Copy, without any alteration, the lines from the one that includes "return leaf" up to and including the one that includes "if empty is".

|---|

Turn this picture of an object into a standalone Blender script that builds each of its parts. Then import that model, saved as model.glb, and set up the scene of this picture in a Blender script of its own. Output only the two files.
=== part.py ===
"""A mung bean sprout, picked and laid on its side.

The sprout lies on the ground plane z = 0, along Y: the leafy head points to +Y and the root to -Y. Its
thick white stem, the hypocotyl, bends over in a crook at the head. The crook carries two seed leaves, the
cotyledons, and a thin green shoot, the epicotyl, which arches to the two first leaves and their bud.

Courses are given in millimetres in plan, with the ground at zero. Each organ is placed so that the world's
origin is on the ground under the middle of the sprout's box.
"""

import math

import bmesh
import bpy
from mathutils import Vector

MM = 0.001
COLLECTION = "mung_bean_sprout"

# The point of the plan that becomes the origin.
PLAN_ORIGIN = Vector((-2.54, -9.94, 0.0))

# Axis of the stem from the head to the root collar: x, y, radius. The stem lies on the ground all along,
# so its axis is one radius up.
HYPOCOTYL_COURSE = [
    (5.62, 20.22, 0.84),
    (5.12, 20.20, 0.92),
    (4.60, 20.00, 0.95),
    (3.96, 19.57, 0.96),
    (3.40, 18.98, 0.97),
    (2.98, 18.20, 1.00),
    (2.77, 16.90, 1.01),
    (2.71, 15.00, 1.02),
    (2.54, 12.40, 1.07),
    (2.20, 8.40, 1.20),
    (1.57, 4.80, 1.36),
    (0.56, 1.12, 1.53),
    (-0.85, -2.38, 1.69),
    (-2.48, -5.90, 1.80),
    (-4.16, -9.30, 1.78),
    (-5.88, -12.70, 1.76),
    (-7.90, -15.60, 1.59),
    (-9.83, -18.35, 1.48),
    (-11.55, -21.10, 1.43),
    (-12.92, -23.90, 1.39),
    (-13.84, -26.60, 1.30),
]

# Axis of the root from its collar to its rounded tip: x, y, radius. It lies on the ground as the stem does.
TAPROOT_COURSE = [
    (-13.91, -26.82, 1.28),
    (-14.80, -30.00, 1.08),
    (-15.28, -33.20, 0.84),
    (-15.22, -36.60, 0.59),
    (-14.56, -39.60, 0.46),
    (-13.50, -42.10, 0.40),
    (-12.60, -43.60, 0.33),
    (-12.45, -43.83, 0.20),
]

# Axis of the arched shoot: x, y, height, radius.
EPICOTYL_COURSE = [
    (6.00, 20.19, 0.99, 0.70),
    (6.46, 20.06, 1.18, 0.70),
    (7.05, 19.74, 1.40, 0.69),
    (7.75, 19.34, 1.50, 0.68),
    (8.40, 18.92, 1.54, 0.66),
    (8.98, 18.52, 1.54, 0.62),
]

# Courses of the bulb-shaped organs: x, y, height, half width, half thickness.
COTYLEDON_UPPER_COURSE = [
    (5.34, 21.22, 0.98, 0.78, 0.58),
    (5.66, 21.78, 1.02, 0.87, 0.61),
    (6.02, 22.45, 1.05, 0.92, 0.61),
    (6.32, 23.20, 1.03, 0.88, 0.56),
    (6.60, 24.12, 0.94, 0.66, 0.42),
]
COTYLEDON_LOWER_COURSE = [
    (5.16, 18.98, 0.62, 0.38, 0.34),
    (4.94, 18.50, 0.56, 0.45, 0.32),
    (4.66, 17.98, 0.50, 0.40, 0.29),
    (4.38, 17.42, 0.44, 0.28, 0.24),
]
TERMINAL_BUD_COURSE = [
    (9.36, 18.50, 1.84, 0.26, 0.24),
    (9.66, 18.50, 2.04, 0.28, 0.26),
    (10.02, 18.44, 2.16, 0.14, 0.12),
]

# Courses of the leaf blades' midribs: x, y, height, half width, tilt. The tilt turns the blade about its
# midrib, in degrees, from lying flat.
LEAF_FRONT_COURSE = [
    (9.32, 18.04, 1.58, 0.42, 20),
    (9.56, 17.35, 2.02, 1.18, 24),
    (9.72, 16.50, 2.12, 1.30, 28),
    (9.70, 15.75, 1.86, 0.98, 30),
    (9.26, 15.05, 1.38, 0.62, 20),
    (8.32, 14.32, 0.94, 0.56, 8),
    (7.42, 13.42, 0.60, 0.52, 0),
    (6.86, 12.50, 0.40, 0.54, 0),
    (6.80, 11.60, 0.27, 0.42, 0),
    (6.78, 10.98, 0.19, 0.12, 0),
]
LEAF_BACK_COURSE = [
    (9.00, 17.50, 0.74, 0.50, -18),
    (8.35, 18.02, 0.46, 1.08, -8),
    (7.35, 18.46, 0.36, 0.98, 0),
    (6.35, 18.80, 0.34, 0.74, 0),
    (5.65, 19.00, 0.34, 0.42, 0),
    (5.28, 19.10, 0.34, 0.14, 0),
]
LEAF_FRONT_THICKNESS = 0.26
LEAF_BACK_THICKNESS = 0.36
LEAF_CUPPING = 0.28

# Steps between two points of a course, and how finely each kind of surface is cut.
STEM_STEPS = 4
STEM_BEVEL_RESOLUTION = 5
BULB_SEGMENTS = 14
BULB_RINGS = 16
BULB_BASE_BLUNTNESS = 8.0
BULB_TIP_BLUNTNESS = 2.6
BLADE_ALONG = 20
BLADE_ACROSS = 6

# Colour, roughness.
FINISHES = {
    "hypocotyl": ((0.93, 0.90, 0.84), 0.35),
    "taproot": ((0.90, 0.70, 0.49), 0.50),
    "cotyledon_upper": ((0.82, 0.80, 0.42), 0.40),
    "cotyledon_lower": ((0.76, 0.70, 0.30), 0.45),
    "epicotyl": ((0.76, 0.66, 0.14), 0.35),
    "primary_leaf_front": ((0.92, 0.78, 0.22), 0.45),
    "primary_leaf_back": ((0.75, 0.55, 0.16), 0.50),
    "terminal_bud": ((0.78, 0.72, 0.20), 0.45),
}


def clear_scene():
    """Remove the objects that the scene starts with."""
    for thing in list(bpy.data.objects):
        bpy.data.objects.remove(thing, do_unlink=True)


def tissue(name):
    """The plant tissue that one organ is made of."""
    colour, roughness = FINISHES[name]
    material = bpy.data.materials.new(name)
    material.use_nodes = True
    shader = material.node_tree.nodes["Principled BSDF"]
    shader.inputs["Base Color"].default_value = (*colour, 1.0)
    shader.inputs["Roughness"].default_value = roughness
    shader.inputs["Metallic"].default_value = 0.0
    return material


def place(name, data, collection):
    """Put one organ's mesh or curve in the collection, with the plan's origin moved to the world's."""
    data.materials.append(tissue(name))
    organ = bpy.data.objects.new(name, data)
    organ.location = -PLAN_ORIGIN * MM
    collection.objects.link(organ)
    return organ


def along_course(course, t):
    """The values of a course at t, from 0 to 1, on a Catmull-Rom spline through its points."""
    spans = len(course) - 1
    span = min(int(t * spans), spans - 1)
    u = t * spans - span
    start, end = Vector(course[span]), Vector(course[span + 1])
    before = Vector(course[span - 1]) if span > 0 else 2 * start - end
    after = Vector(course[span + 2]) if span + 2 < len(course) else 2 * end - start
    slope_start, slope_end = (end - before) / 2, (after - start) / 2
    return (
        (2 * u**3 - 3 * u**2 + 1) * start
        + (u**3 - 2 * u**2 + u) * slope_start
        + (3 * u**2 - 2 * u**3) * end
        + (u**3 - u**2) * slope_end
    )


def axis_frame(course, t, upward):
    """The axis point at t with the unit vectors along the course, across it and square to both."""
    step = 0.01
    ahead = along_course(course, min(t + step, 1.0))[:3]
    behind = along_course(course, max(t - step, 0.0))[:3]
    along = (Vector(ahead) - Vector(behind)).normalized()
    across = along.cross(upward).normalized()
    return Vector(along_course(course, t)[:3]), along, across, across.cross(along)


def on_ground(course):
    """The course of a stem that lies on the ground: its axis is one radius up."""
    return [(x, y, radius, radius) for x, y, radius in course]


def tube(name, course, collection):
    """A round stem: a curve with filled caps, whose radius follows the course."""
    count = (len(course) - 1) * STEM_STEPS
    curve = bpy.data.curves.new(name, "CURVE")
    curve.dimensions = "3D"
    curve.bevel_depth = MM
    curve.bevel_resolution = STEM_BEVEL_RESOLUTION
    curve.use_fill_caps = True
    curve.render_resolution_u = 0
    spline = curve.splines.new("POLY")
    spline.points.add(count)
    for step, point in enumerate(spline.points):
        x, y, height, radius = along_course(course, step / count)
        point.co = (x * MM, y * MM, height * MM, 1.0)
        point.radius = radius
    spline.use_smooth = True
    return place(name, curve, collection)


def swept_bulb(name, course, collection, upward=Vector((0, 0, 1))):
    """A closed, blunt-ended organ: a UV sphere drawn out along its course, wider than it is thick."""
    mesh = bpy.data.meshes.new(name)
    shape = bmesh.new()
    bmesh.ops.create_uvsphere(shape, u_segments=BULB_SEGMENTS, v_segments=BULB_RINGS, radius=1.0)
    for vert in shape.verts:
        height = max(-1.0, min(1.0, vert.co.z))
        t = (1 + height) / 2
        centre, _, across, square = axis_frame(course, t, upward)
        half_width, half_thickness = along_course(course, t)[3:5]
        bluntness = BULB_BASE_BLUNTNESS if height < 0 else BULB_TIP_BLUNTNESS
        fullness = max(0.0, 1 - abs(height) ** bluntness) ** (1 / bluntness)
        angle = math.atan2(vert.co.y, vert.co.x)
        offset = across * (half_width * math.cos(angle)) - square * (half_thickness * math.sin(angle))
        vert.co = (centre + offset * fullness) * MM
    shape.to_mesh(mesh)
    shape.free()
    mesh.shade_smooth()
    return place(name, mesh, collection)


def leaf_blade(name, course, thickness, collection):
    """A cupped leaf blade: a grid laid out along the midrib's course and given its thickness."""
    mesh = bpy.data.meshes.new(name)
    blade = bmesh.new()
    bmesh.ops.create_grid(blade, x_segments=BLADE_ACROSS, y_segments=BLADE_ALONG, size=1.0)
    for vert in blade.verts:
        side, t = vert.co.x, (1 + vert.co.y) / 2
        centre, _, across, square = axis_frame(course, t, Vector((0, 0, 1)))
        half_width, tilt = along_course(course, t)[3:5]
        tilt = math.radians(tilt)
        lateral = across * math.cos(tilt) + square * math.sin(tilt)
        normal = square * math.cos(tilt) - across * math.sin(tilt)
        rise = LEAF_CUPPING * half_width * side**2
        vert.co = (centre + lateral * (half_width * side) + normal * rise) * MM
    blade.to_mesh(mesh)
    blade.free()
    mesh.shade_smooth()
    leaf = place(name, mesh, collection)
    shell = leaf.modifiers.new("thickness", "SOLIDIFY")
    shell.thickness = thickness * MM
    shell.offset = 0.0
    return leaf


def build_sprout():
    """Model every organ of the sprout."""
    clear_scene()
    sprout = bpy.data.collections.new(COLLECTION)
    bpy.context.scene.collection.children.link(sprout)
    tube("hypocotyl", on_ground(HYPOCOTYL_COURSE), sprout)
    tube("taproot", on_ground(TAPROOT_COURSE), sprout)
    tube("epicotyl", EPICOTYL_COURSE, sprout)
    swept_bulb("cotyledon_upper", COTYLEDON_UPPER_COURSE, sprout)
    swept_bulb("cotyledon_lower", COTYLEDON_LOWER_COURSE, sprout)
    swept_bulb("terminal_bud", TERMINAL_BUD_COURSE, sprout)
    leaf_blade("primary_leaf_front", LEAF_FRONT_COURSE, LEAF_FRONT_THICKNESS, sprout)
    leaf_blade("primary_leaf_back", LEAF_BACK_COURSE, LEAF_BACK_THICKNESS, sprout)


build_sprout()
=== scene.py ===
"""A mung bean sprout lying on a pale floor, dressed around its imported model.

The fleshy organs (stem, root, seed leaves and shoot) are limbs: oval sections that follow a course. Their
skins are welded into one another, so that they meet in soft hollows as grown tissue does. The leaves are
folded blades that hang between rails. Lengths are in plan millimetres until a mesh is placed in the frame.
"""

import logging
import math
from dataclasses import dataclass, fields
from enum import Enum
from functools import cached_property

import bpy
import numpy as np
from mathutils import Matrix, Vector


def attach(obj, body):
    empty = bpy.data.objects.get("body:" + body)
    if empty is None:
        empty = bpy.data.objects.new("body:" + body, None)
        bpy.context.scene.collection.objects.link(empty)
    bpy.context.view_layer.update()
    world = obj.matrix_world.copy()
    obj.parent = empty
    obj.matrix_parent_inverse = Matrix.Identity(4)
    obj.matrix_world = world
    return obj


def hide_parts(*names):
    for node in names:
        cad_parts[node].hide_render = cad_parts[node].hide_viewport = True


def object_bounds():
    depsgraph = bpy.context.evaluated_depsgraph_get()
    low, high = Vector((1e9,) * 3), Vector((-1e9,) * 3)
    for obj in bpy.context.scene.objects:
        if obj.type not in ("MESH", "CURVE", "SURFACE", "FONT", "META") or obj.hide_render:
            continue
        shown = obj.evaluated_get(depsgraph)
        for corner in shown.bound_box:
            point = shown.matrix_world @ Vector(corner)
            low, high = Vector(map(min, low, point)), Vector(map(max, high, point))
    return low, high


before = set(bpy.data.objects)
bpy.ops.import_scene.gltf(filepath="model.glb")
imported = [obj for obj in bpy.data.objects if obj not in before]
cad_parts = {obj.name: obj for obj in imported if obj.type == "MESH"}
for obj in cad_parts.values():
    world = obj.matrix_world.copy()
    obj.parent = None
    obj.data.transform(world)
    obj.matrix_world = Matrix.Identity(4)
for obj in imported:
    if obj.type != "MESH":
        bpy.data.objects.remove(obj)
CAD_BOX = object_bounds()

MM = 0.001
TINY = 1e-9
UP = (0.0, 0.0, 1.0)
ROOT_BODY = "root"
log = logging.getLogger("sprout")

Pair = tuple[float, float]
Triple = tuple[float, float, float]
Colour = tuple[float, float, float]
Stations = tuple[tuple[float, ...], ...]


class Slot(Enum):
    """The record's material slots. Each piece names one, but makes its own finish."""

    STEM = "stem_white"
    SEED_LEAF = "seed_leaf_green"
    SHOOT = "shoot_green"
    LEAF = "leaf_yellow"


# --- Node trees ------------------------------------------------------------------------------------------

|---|

ANSWER FOR THIS EXERCISE |
    return leaf


def build_sprout():
    """Model every organ of the sprout."""
    clear_scene()
    sprout = bpy.data.collections.new(COLLECTION)
    bpy.context.scene.collection.children.link(sprout)
    tube("hypocotyl", on_ground(HYPOCOTYL_COURSE), sprout)
    tube("taproot", on_ground(TAPROOT_COURSE), sprout)
    tube("epicotyl", EPICOTYL_COURSE, sprout)
    swept_bulb("cotyledon_upper", COTYLEDON_UPPER_COURSE, sprout)
    swept_bulb("cotyledon_lower", COTYLEDON_LOWER_COURSE, sprout)
    swept_bulb("terminal_bud", TERMINAL_BUD_COURSE, sprout)
    leaf_blade("primary_leaf_front", LEAF_FRONT_COURSE, LEAF_FRONT_THICKNESS, sprout)
    leaf_blade("primary_leaf_back", LEAF_BACK_COURSE, LEAF_BACK_THICKNESS, sprout)


build_sprout()
=== scene.py ===
"""A mung bean sprout lying on a pale floor, dressed around its imported model.

The fleshy organs (stem, root, seed leaves and shoot) are limbs: oval sections that follow a course. Their
skins are welded into one another, so that they meet in soft hollows as grown tissue does. The leaves are
folded blades that hang between rails. Lengths are in plan millimetres until a mesh is placed in the frame.
"""

import logging
import math
from dataclasses import dataclass, fields
from enum import Enum
from functools import cached_property

import bpy
import numpy as np
from mathutils import Matrix, Vector


def attach(obj, body):
    empty = bpy.data.objects.get("body:" + body)
    if empty is None:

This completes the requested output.